A RADCLIFFE brewery is hoping for an upturn in fortunes as real ale drinkers flock back to pubs following the easing of lockdown restrictions.

Sales of hand-pulled cask beer are down 70 per cent over the last 12 months with brewers paying the price for producing a product with a shelf life of just three days once tapped.

But with pubs being allowed to reopen outside since April 12, ahead of inside trading on May 17, drinkers are being encouraged to opt for a pint of fresh cask beer from a local independent brewery next time they go to the pub.

“At the moment it’s 100 per cent weather dependent,” said Carley Friedrich, co-owner of Brightside Brewing Company, based on the Dale Industrial Park.

“In recent days we’ve had a few customers pull out due to rain but prior to that the pubs that have been able to reopen have had a really good few weeks.

“We sold 42 casks of one beer alone to The Trackside and the Buffer Stops Bar, which are operated by East Lancashire Railway.”

During the Covid-19 lockdown it’s estimated that around six million pints of cask beer from small independent breweries had to be poured away, with the brewers who made it left to foot the bill.

“In the first lockdown we had to destroy over 500 casks of beer,” said Carley. “It was one hell of a kick in the teeth. We also had to give refunds to a lot of our customers.

“On the other hand we started our retail shop, which helped us recover by selling boxes or bottles and we soon forgot about being a wholesaler and concentrated on that. Off the back of that we created a range of new beers which we probably would not have brewed before because we didn’t have the audience.

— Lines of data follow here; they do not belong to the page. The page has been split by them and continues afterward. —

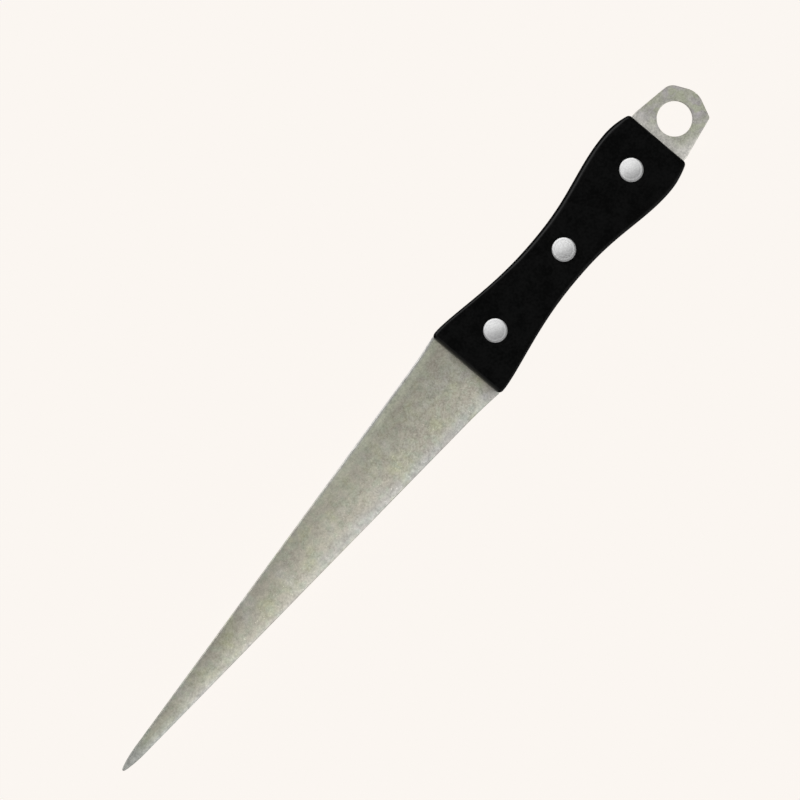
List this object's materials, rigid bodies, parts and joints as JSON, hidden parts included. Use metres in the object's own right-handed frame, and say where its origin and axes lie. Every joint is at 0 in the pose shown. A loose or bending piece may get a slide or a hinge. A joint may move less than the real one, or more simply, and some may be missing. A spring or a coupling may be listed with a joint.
{
  "type": "knife sharpening steel",
  "caption": "Flat tapered diamond-coated sharpening steel with full tang, riveted black scales and a hanging eye.",
  "frame": {"origin": "under the middle of the length, on the surface that the tool lies on, with its back down", "axes": "+X along the length towards the blade's tip, +Z out of the front face, along the hanging hole, and +Y across the width"},
  "size_m": [0.3023, 0.0304, 0.0166],
  "materials": {
    "steel": "bead-blasted matt stainless steel",
    "diamond_grit": "fine diamond grit in matt nickel plating",
    "scale_plastic": "satin moulded black plastic",
    "rivet_metal": "satin, finely polished"
  },
  "bodies": {
    "root": {"steel_core": "steel", "diamond_coating": "diamond_grit", "front_scale": "scale_plastic", "back_scale": "scale_plastic", "rivet_pin_front": "rivet_metal", "rivet_pin_middle": "rivet_metal", "rivet_pin_rear": "rivet_metal", "rivet_tube_front": "rivet_metal", "rivet_tube_middle": "rivet_metal", "rivet_tube_rear": "rivet_metal"}
  },
  "joints": []
}
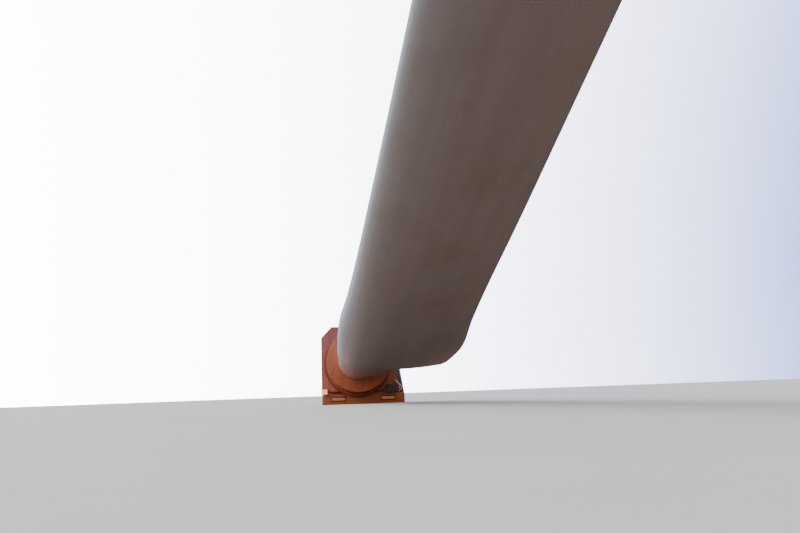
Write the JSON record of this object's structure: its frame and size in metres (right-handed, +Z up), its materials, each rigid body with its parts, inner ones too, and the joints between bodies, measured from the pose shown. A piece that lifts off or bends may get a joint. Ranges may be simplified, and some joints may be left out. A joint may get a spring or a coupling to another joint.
{
  "type": "wind turbine blade in a lifting and turning root holder",
  "caption": "Long hollow rotor blade bolted by its root to a turning drum on a tilting steel frame with lift cylinders and a base of beams.",
  "frame": {"origin": "on the underside of the holder's rear beam, straight below the blade's axis", "axes": "+Z up, -Y is the direction in which the blade points away from the holder, +X is towards the trailing edge"},
  "size_m": [4.4292, 38.2851, 9.1189],
  "materials": {
    "gelcoat": "light grey gelcoat, half gloss",
    "orange_paint": "rust orange paint, worn at edges",
    "dark_steel": "dark grey paint",
    "machined_steel": "turned steel, greased",
    "chrome": "hard chrome",
    "amber_lens": "ribbed amber lens"
  },
  "bodies": {
    "base": {"rear_beam": "orange_paint", "left_long_beam": "orange_paint", "right_long_beam": "orange_paint", "cylinder_cross_beam": "orange_paint", "front_cross_beam": "orange_paint", "left_pivot_bracket": "orange_paint", "right_pivot_bracket": "orange_paint", "left_pivot_pin": "machined_steel", "right_pivot_pin": "machined_steel", "left_cylinder_bracket": "orange_paint", "right_cylinder_bracket": "orange_paint", "left_cylinder_pin": "machined_steel", "right_cylinder_pin": "machined_steel", "left_rear_lamp": "amber_lens", "right_rear_lamp": "amber_lens", "right_end_gusset": "orange_paint"},
    "tilt_frame": {"bearing_outer_ring": "machined_steel", "face_plate": "orange_paint", "centre_cover": "orange_paint", "left_edge_channel": "orange_paint", "right_edge_channel": "orange_paint", "top_channel": "orange_paint", "bottom_channel": "orange_paint", "cross_rib": "orange_paint", "left_pivot_arm": "orange_paint", "right_pivot_arm": "orange_paint", "left_lift_lugs": "orange_paint", "right_lift_lugs": "orange_paint", "left_turn_drive": "dark_steel", "right_turn_drive": "dark_steel", "valve_box": "dark_steel", "valve_pipes": "machined_steel", "side_marker_lamp": "amber_lens"},
    "turner": {"blade_root_collar": "gelcoat", "blade_upper_shell": "gelcoat", "blade_lower_shell": "gelcoat", "blade_tip": "gelcoat", "root_flange": "orange_paint", "drum_wall": "orange_paint", "drum_back_ring": "orange_paint", "bearing_inner_ring": "machined_steel"},
    "left_barrel": {"left_lift_barrel": "orange_paint"},
    "right_barrel": {"right_lift_barrel": "orange_paint"},
    "left_rod": {"left_lift_rod": "chrome"},
    "right_rod": {"right_lift_rod": "chrome"}
  },
  "joints": [
    {"name": "lift", "type": "hinge", "parent": "base", "child": "tilt_frame", "pos_m": [0, 0.2, 1.06], "axis": [-1, 0, 0], "range_deg": [-12, 48]},
    {"name": "blade_turn", "type": "hinge", "parent": "tilt_frame", "child": "turner", "pos_m": [0, -0.62, 1.62], "axis": [0, -0.9781, 0.2079], "continuous": true},
    {"name": "left_barrel_swing", "type": "hinge", "parent": "base", "child": "left_barrel", "pos_m": [-0.62, 1.95, 0.26], "axis": [-1, 0, 0], "range_deg": [-1.2, 4.2]},
    {"name": "right_barrel_swing", "type": "hinge", "parent": "base", "child": "right_barrel", "pos_m": [0.62, 1.95, 0.26], "axis": [-1, 0, 0], "range_deg": [-1.2, 4.2]},
    {"name": "left_rod_slide", "type": "slide", "parent": "left_barrel", "child": "left_rod", "axis": [0, -0.9837, 0.18], "range_m": [-0.092, 0.356]},
    {"name": "right_rod_slide", "type": "slide", "parent": "right_barrel", "child": "right_rod", "axis": [0, -0.9837, 0.18], "range_m": [-0.092, 0.356]}
  ],
  "couplings": [
    {"joint": "left_barrel_swing", "follows": "lift", "ratio": 0.08},
    {"joint": "right_barrel_swing", "follows": "lift", "ratio": 0.08},
    {"joint": "left_rod_slide", "follows": "lift", "m_per_rad": 0.42},
    {"joint": "right_rod_slide", "follows": "lift", "m_per_rad": 0.42}
  ]
}
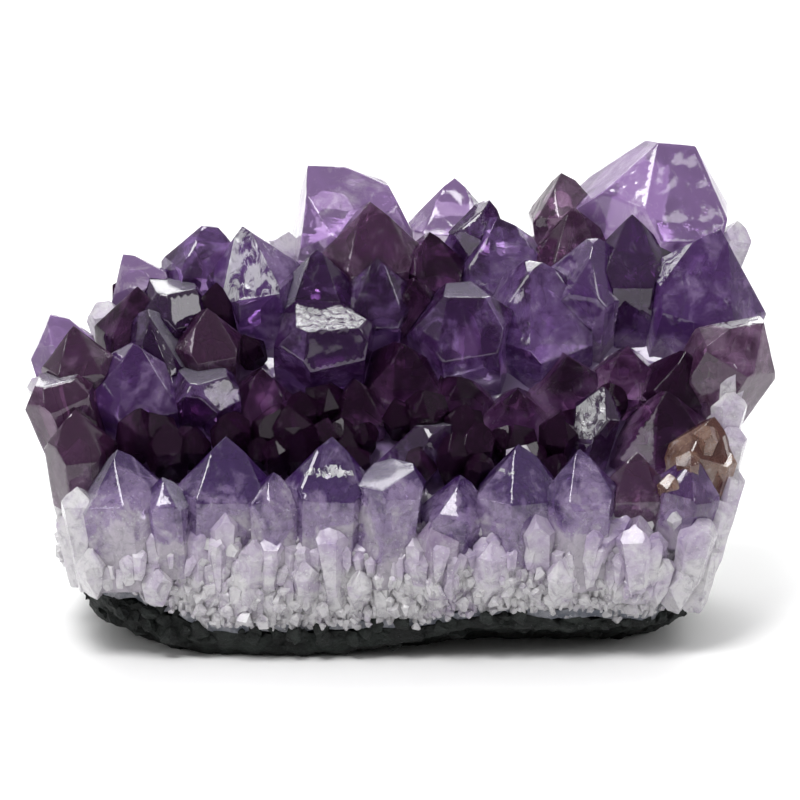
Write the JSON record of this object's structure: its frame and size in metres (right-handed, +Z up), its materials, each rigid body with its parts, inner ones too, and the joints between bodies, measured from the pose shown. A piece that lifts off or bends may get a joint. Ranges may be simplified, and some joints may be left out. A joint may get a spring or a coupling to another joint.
{
  "type": "amethyst cluster",
  "caption": "Piece of geode wall with violet quartz points over white columnar quartz, a grey chalcedony band and a dark volcanic rind; it stands on its rough foot.",
  "frame": {"origin": "under the middle of the whole piece, on the surface it stands on", "axes": "+X to the right of the show face along the longest extent, +Y to the back, +Z up"},
  "size_m": [0.1494, 0.0798, 0.0923],
  "materials": {
    "rind": "dark green-black granular basalt, rough",
    "chalcedony": "grey-blue chalcedony, waxy",
    "quartz": "milky white columnar quartz, vitreous and translucent",
    "amethyst": "violet quartz, vitreous and translucent, paler at the root"
  },
  "bodies": {
    "root": {"volcanic_rind": "rind", "chalcedony_band": "chalcedony", "quartz_bed": "quartz", "front_point_01": "amethyst", "front_point_02": "amethyst", "front_point_03": "amethyst", "front_point_04": "amethyst", "front_point_05": "amethyst", "front_point_06": "amethyst", "front_point_07": "amethyst", "front_point_08": "amethyst", "front_point_09": "amethyst", "front_point_10": "amethyst", "front_point_11": "amethyst", "pocket_point_01": "amethyst", "pocket_point_02": "amethyst", "pocket_point_03": "amethyst", "pocket_point_04": "amethyst", "pocket_point_05": "amethyst", "pocket_point_06": "amethyst", "pocket_point_07": "amethyst", "pocket_point_08": "amethyst", "pocket_point_09": "amethyst", "pocket_point_10": "amethyst", "pocket_point_11": "amethyst", "pocket_point_12": "amethyst", "pocket_point_13": "amethyst", "pocket_point_14": "amethyst", "pocket_point_15": "amethyst", "pocket_point_16": "amethyst", "pocket_point_17": "amethyst", "pocket_point_18": "amethyst", "wall_point_01": "amethyst", "wall_point_02": "amethyst", "wall_point_03": "amethyst", "wall_point_04": "amethyst", "wall_point_05": "amethyst", "wall_point_06": "amethyst", "wall_point_07": "amethyst", "wall_point_08": "amethyst", "wall_point_09": "amethyst", "wall_point_10": "amethyst", "wall_point_11": "amethyst", "wall_point_12": "amethyst", "wall_point_13": "amethyst", "wall_point_14": "amethyst", "wall_point_15": "amethyst", "wall_point_16": "amethyst", "wall_point_17": "amethyst", "wall_point_18": "amethyst", "wall_point_19": "amethyst", "wall_point_20": "amethyst", "wall_point_21": "amethyst", "wall_point_22": "amethyst", "wall_point_23": "amethyst", "wall_point_24": "amethyst", "wall_point_25": "amethyst", "wall_point_26": "amethyst", "wall_point_27": "amethyst", "wall_point_28": "amethyst"}
  },
  "joints": []
}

“We set up a new website, started brewing different styles of beer and talked directly to public to find out exactly what they wanted from us.

“We’ve lost countless thousands of pounds worth in turnover but at the same time we’ve created a new side of the business which we would never have done if we had not had the time to concentrate on it.”

Thankfully many of those same breweries which were struggling have now been ramping production back up ahead of pubs reopening, so by buying a pint of cask beer you’re not only supporting your local pub, but helping out small independent breweries too.

“When people weren’t able to get to the shops they really appreciated us delivering to them,” said Carley. “But they are now enjoying coming back to the brewery and seeing the products, talking to us and seeing how it is brewed. I think many of them like having the sense that this has come from just two minutes down the road. Beer has a very strong sense of place and people seem really proud of a local product like that.

“When the pubs first reopened it was a massive boon and if the weather hadn’t crumbled recently I think it would’ve been constantly busy because people are really drinking again. We’ve had people saying it’s been like New Year’s Eve.”